Singing, dancing, dreaming, scheming, loving, losing, holding dear: Damien Chazelle’s third feature, “La La Land,” is a singing-dancing dreamy yet melancholy pastiche of musicals past and perhaps even a precursor of musicals yet to come. There’s a plot, but it’s the dance we all know all too well: lovers on the brink, girl meets boy, boy pursues girl, girl gets away, boy goes away, love comes and goes. Back to one, and repeat. And set in a timeless if contemporary Los Angeles, shot largely during the brief light and bold colors just past sunset known as “golden hour” that’s as fleeting as a stolen kiss.
You pulled it off, you got away with something, I joke to the thirty-one-year-old writer-director of “Whiplash” when we spoke after the Chicago Film Festival premiere of “La La Land” in October. “I got away, yeah! They haven’t arrested me yet.”
I relate a story that goes, Paul Anderson went to dinner at some nice place in L.A. with Warren Beatty after “Boogie Nights,” and Beatty asked, “Well, what do you want to do next?” Anderson says, “I got this thing ‘Magnolia’ I want to do.” “What’s ‘Magnolia’?” Beatty asks. He tells him what “Magnolia” is. Beatty goes, “Oh yeah! That’s your fuck-you movie.” “My fuck-you movie? What’s that?” “Well, you’ve earned your fuck-you movie. Now you’ve accomplished that, you have to make this, or you’ll never be allowed to make it. You’ll never allow yourself to make it.”
“Yeah!” Chazelle says. “The fuck-you movie. I love that.”
But “La La Land” didn’t quite turn out that way. He grins. “There were probably some fuck-yous along the way.”

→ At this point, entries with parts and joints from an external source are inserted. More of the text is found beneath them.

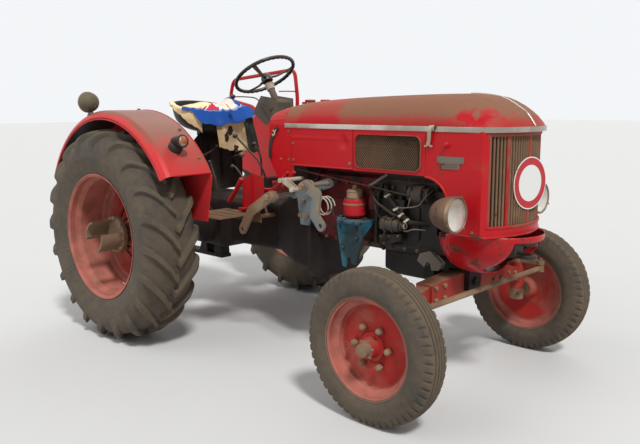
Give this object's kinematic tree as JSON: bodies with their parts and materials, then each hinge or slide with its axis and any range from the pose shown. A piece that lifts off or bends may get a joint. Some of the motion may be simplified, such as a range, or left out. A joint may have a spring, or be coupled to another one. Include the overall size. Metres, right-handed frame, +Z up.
{
  "type": "vintage farm tractor",
  "caption": "Open farm tractor with large lugged rear wheels, ribbed steered front wheels, hinged bonnet, round fenders, seat and mower lift cranks.",
  "frame": {"origin": "on the ground under the middle of the tractor's length", "axes": "+X forward, +Y to the driver's left, +Z up"},
  "size_m": [3.2643, 2.1, 1.8529],
  "materials": {
    "red_paint": "faded gloss, dusty",
    "dark_red_paint": "old paint under dust and oil",
    "dusty_bonnet": "red paint under a film of dust",
    "dusty_steel": "bare steel with dried mud and rust",
    "cast_block": "oily and dark",
    "black_steel": "worn black",
    "tyre_rubber": "dusty",
    "bright_trim": "scratched and dulled",
    "sign_face": "white with a red ring",
    "black_plastic": "worn smooth",
    "seat_foam": "torn yellow foam",
    "seat_cloth": "printed cotton in blue, white and red",
    "drab_lamp": "drab, scratched",
    "teal_paint": "chipped blue-green over black"
  },
  "bodies": {
    "root": {"engine": "cast_block", "gearbox": "dark_red_paint", "rear_axle_housing": "dark_red_paint", "front_frame": "dark_red_paint", "radiator": "cast_block", "side_strip": "bright_trim", "side_panel_right": "red_paint", "side_panel_left": "red_paint", "nose_shell": "red_paint", "grille": "dusty_steel", "chin_apron": "red_paint", "round_sign": "sign_face", "cowl": "red_paint", "steering_column": "black_steel", "seat_pan": "black_steel", "seat_support": "black_steel", "seat_cushion": "seat_foam", "seat_cloth": "seat_cloth", "fender_right": "red_paint", "fender_left": "red_paint", "fender_lamps": "black_plastic", "work_lamp": "drab_lamp", "handrail": "red_paint", "footplates": "dusty_steel", "pedals": "dusty_steel", "hand_levers": "black_steel", "headlamp_right": "dusty_steel", "headlamp_left": "dusty_steel", "front_axle": "red_paint", "lift_bracket": "dusty_steel", "hanger_bracket": "teal_paint", "drawbar": "dark_red_paint", "tow_jaw": "black_steel"},
    "bonnet": {"bonnet_lid": "dusty_bonnet"},
    "steering_wheel": {"steering_wheel": "black_plastic"},
    "knuckle_right": {"knuckle_right": "dusty_steel"},
    "knuckle_left": {"knuckle_left": "dusty_steel"},
    "tie_rod": {"tie_rod": "dusty_steel"},
    "front_wheel_right": {"front_tyre_right": "tyre_rubber", "front_rim_right": "red_paint"},
    "front_wheel_left": {"front_tyre_left": "tyre_rubber", "front_rim_left": "red_paint"},
    "rear_wheel_right": {"rear_tyre_right": "tyre_rubber", "rear_rim_right": "red_paint"},
    "rear_wheel_left": {"rear_tyre_left": "tyre_rubber", "rear_rim_left": "red_paint"},
    "lift_crank_rear": {"lift_crank_rear": "dusty_steel"},
    "lift_crank_front": {"lift_crank_front": "dusty_steel"}
  },
  "joints": [
    {"name": "rear_wheel_right", "type": "hinge", "parent": "root", "child": "rear_wheel_right", "pos_m": [-0.91641, -0.86, 0.69], "axis": [0, 1, 0], "continuous": true},
    {"name": "rear_wheel_left", "type": "hinge", "parent": "root", "child": "rear_wheel_left", "pos_m": [-0.91641, 0.86, 0.69], "axis": [0, 1, 0], "continuous": true},
    {"name": "steer_right", "type": "hinge", "parent": "root", "child": "knuckle_right", "pos_m": [1.18359, -0.62, 0.49], "axis": [0, 0, 1], "range_deg": [-38, 38]},
    {"name": "steer_left", "type": "hinge", "parent": "root", "child": "knuckle_left", "pos_m": [1.18359, 0.62, 0.49], "axis": [0, 0, 1], "range_deg": [-38, 38]},
    {"name": "tie_rod_swivel", "type": "hinge", "parent": "knuckle_right", "child": "tie_rod", "pos_m": [1.33359, -0.62, 0.59], "axis": [0, 0, 1], "range_deg": [-38, 38]},
    {"name": "front_wheel_right", "type": "hinge", "parent": "knuckle_right", "child": "front_wheel_right", "pos_m": [1.18359, -0.765, 0.385], "axis": [0, 1, 0], "continuous": true},
    {"name": "front_wheel_left", "type": "hinge", "parent": "knuckle_left", "child": "front_wheel_left", "pos_m": [1.18359, 0.765, 0.385], "axis": [0, 1, 0], "continuous": true},
    {"name": "steering_wheel_turn", "type": "hinge", "parent": "root", "child": "steering_wheel", "pos_m": [-0.37941, 0, 1.681], "axis": [-0.5299, 0, 0.848], "range_deg": [-460, 460]},
    {"name": "bonnet_hinge", "type": "hinge", "parent": "root", "child": "bonnet", "pos_m": [0.08859, 0, 1.552], "axis": [0, -1, 0], "range_deg": [0, 50]},
    {"name": "lift_rear_swing", "type": "hinge", "parent": "root", "child": "lift_crank_rear", "pos_m": [0.11359, -0.45, 0.984], "axis": [0, 1, 0], "range_deg": [-35, 5]},
    {"name": "lift_front_swing", "type": "hinge", "parent": "root", "child": "lift_crank_front", "pos_m": [0.41459, -0.45, 1.073], "axis": [0, 1, 0], "range_deg": [-25, 25]}
  ],
  "couplings": [
    {"joint": "steer_left", "follows": "steer_right", "ratio": 1},
    {"joint": "tie_rod_swivel", "follows": "steer_right", "ratio": -1},
    {"joint": "steering_wheel_turn", "follows": "steer_right", "ratio": 12}
  ]
}
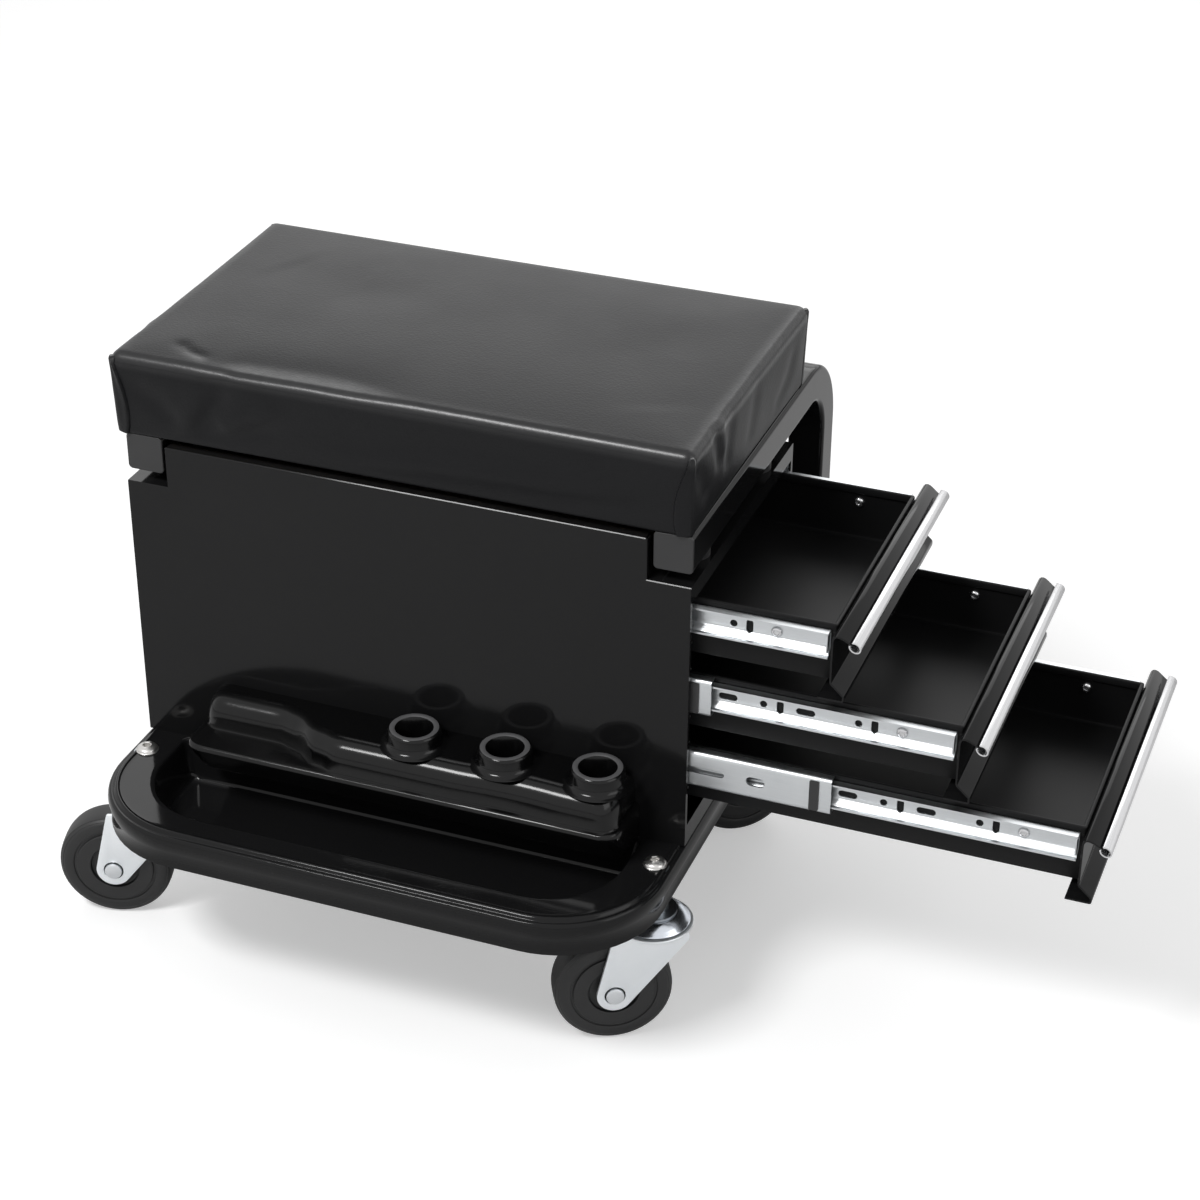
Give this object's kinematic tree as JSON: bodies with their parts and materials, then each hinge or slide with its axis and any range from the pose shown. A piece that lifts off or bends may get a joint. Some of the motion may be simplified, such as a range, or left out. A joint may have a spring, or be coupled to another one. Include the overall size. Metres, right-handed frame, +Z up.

Toward you, you mean? “Yeah. Mutual! I think the fuck-you element was probably whenever, well, it was the fact that whenever people would ask me, what I was following ‘Whiplash’ up with, I’d say, um, I’m doing this musical, this original musical that my college roommate and I came up with. They would just be like, ‘What is wrong? Fuck. What is wrong with you? Why are you going to waste the precious capital you have now on something that will undoubtedly set you back? To the Stone Age.’ I wanted to say fuck you to those people, yes.”
And to Beatty’s larger point, the worst thing would be if you hadn’t made it now, you might never trust yourself. “That I think is really true. That is a really good point. Even if your career allows you to do the kind of grand folly sort of movie down the line, again, it’s also having to be at a place where you’re early enough in your career that you still go on gut instinct and you’re not overly second-guessing. That probably is the thing that I’m most worried about, that I find myself fighting against the most, with each movie being a little more difficult than the one before. It’s the level of second-guessing, the level of once you’ve gone up to bat, once or twice or three times before, it’s that much more, you have that many more narratives in your head of how it can go wrong. Those are the voices that probably get louder and louder and you have to keep fighting. That’s a really wise thing to say, someone with as long a career as Beatty, who’s speaking from experience, he knows what he’s talking about.”
Beatty recently did a Reddit AMA, and his answer to “Why’dja make ‘Reds’?” was, “Arrogance.” “Arrogance leads to some good movies!” Chazelle says. “It leads to bad movies, too, but it’s a good answer anyway. “
The film critic Stuart Klawans wrote a book called “Film Follies: The Cinema Out of Order.” Chazelle all but guffaws. You know that book? He nods. “The ‘Fitzcarraldo’s, the ‘Heaven’s Gate’s, the ‘Apocalypse Now’s.” And the biggest swoon of them all, I add, Leos Carax’s blighted romantic epic “Lovers on the Bridge.” “Ohhh. Now that’s my favorite folly,” he says, leaning forward. “That’s the greatest. If you like ‘La La Land,’ you’ll love ‘Lovers on the Bridge’!” He laughs. “They built an entire Paris, basically, to do stuff that when you see the movie, you can tell why. It was the most expensive movie in French history to that point and it bankrupted everyone. Except it’s incredible, it’s one of the great movies. I’ve seen every one of his movies.”
At any point, once the cameras were rolling, were you fearful, or did just the effort of filmmaking, day-to-day, prevent you from the second-guess, “Oh, this might just be a mistake”? A pretty big one?
Chazelle laughs. “There was probably enough time to second-guess. There just wasn’t enough time for the second-guessing to ruin things. We talked about trying to figure out the balance, what would keep the movie from just floating off into the air or spiraling into its own rabbit hole of intellectual conceits. That ultimately came down to the actors, it was Ryan and Emma and everyone in the cast, just trying to be in the moment on set at any given time so that any given preconceived ideas I had could be anchored, or counterpointed, or grounded, or whatever by these real people onscreen. That was always our hope. The challenge of this was to make it feel real despite the wildness.”
“La La Land” opens Friday, December 16.